As final conclusion the "Quality of Service" premise can be summarized in a simple question: 
How to get and how to offer better services in Internet? 
The question could be answered with some useful guidelines to be followed:
  Users and customers have to be more demanding in the kind of service they receive. They should demand quality. 100% availability, bandwidth adherence to the signed contracts, low latency, low jittery and low losses. Arrangements promised some type of service and customers are paying for it; nothing less. This way ISPs will be forced to improve their installations, and to take into account the tiny details required to lend the best service. Also, monitoring and measurement devices must be provided by ISPs to users, for them to be sure that they are really receiving the desired QoS level, and in case of not, they can find the responsible ISP, if there are multiple ISPs involved in providing the service.

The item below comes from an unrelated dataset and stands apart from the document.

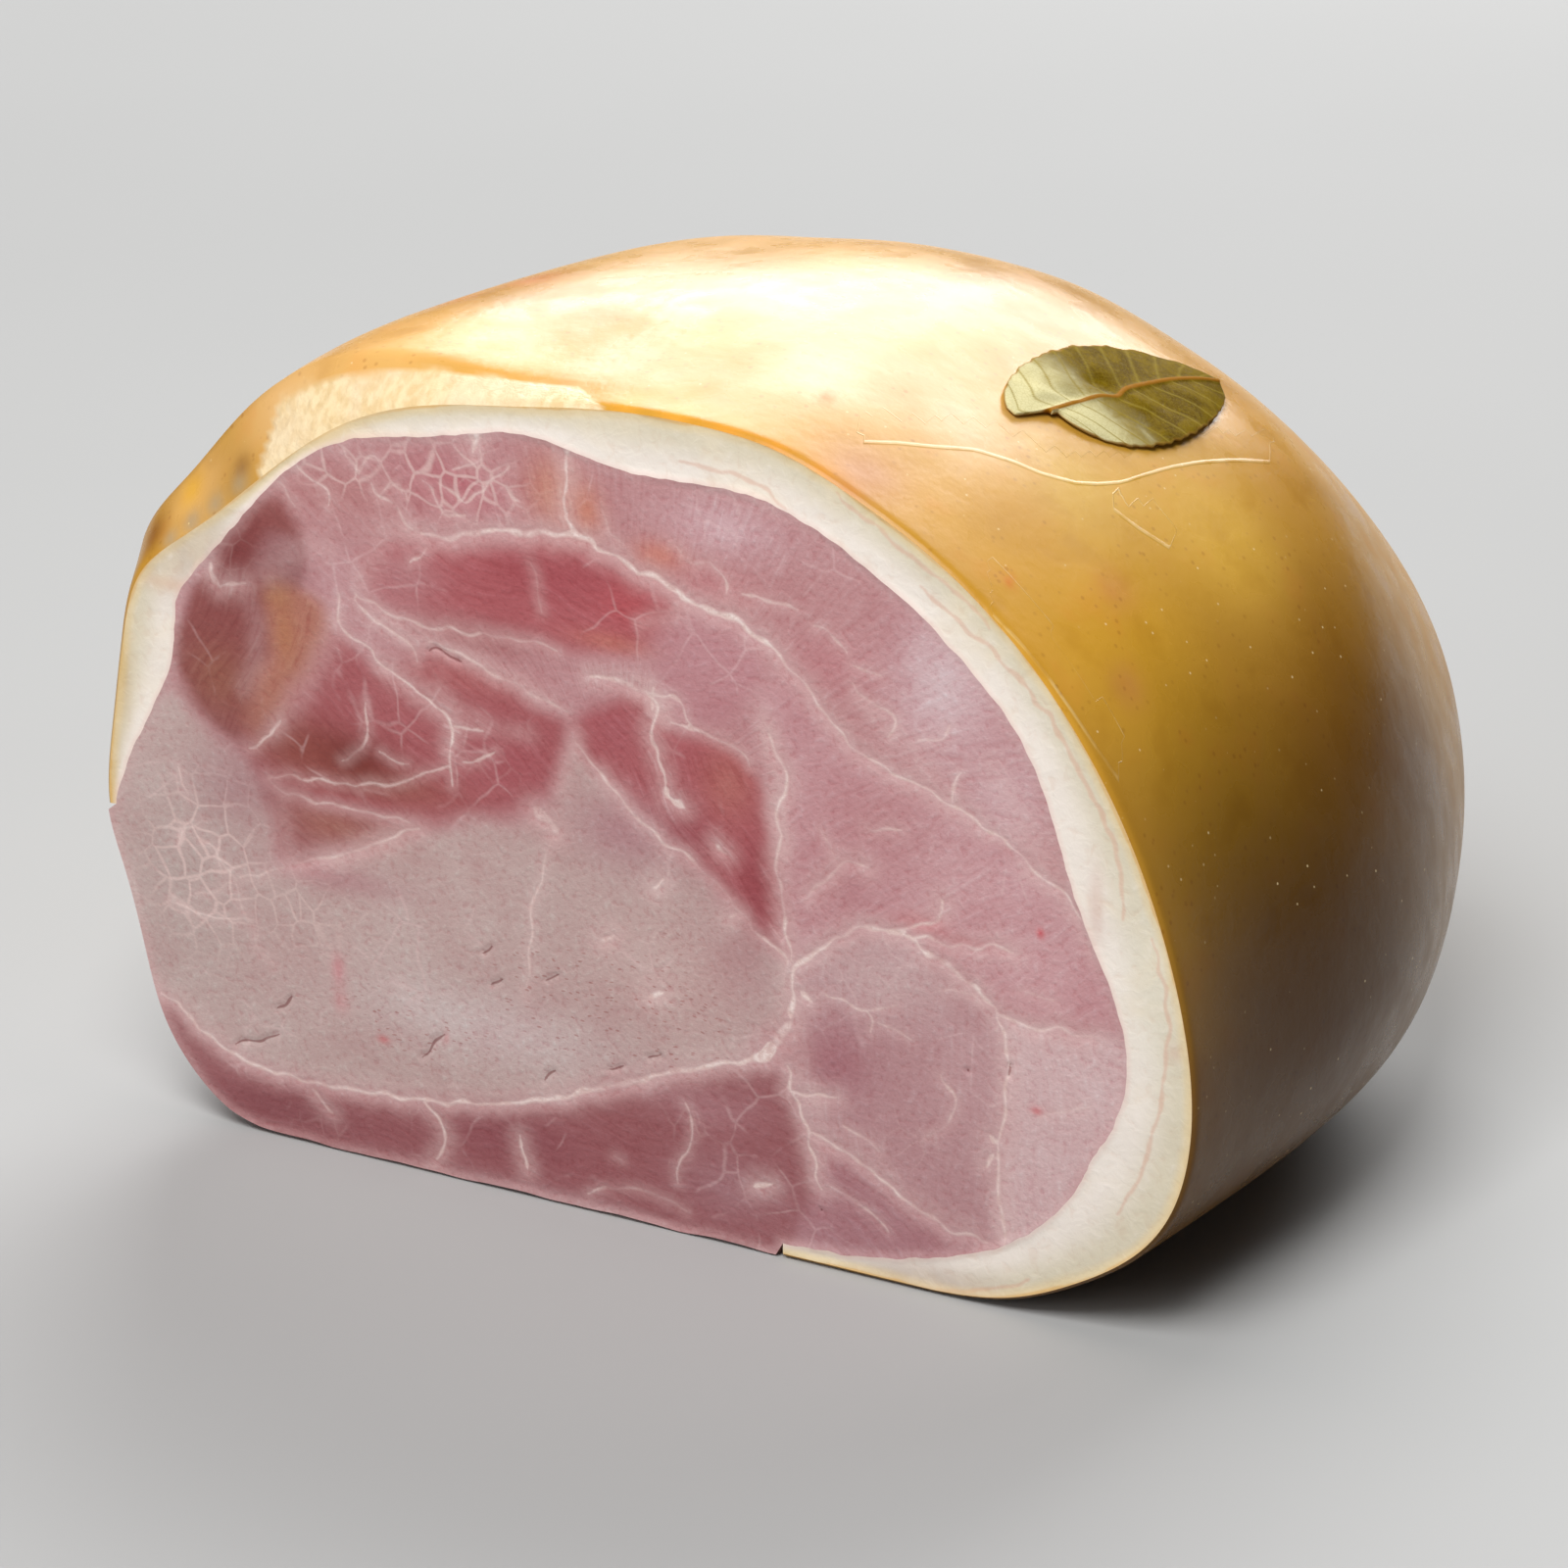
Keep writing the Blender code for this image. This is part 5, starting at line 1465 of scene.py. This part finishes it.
# Name, place, target, width and height in metres, and power in watts
LIGHTS = (
    ("softbox_behind", (-0.78, 2.39, 1.73), (0.0, 0.0, 0.10), (2.18, 2.05), 108.0),
    ("softbox_right", (0.43, 2.04, 1.97), (0.0, 0.0, 0.10), (1.4, 1.3), 12.0),
    ("softbox_above", (0.15, -0.85, 1.35), (0.0, 0.0, 0.08), (0.8, 0.8), 23.0),
    ("softbox_front", (-0.70, -2.20, 0.80), (0.0, 0.0, 0.06), (1.2, 1.0), 14.0),
)


def floor_look():
    look = Look("pale_floor")
    tint = look.mix(look.ramp(look.noise(3.0), 0.3, 0.7), FLOOR_TINT, tuple(1.03 * c for c in FLOOR_TINT))
    look.set(Base_Color=tint, Roughness=0.8, Specular_IOR_Level=0.15)
    return look.material


def add_light(name, place, target, size, power):
    data = bpy.data.lights.new(name, "AREA")
    data.shape = "RECTANGLE"
    data.size, data.size_y = size
    data.energy = power
    lamp = bpy.data.objects.new(name, data)
    lamp.location = place
    lamp.rotation_euler = (Vector(target) - Vector(place)).to_track_quat("-Z", "Y").to_euler()
    bpy.context.collection.objects.link(lamp)


def add_floor():
    mesh = bpy.data.meshes.new("floor")
    corners = [(x * FLOOR_HALF, y * FLOOR_HALF, 0.0) for x, y in ((-1, -1), (1, -1), (1, 1), (-1, 1))]
    mesh.from_pydata(corners, [], [(0, 1, 2, 3)])
    floor = bpy.data.objects.new("floor", mesh)
    floor.location = (0.0, 0.0, -FLOOR_GAP)
    floor.data.materials.append(floor_look())
    bpy.context.collection.objects.link(floor)


def add_world():
    world = bpy.data.worlds.new("studio")
    world.use_nodes = True
    background = world.node_tree.nodes["Background"]
    background.inputs["Color"].default_value = (1.0, 1.0, 1.0, 1.0)
    background.inputs["Strength"].default_value = WORLD_STRENGTH
    bpy.context.scene.world = world


def add_camera():
    eye, back = photo_view()[:2]
    data = bpy.data.cameras.new("camera")
    data.sensor_width = SENSOR
    data.lens = SENSOR / 2.0 / math.tan(math.radians(CAMERA_ANGLE) / 2.0)
    camera = bpy.data.objects.new("camera", data)
    camera.location = Vector(eye)
    camera.rotation_euler = Vector(back).to_track_quat("Z", "Y").to_euler()
    bpy.context.collection.objects.link(camera)
    bpy.context.scene.camera = camera


def main():
    bpy.context.scene.view_settings.view_transform = "Standard"
    fine = Loft(RIND_STEP)
    shift = centring(fine)
    fat = make_fat(fine, shift)
    meat = make_meat(Loft(LEAN_STEP), shift)
    leaf = make_leaf(paint_rind(fat), shift)
    for piece, node, look, slot in (
        (meat, "meat", lean_look(), "lean"),
        (fat, "fat_rind", fat_look(), "rind"),
        (leaf, "bay_leaf", leaf_look(), "leaf"),
    ):
        piece.data.materials.append(look)
        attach(piece, "root")
        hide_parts(node)
    add_floor()
    add_world()
    for light in LIGHTS:
        add_light(*light)
    add_camera()


main()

ISPs have to abandon the convenient approach to endorse the infamous "best effort" policy. Because "best effort" really means not effort at all. ISPs should pay attention to the "Quality of Service" problem. They have to study and invest time researching about QoS problems and tools available to deal with them. They have to listen to their customers, and when claims imply a QoS problem, measures must be taken and responsibility must be well established. Each involved ISP must use the test data obtained to redesign and optimize its own network.
Following these guidelines is the only way to have, all of us, the quality of service new business model and applications are demanding from Internet.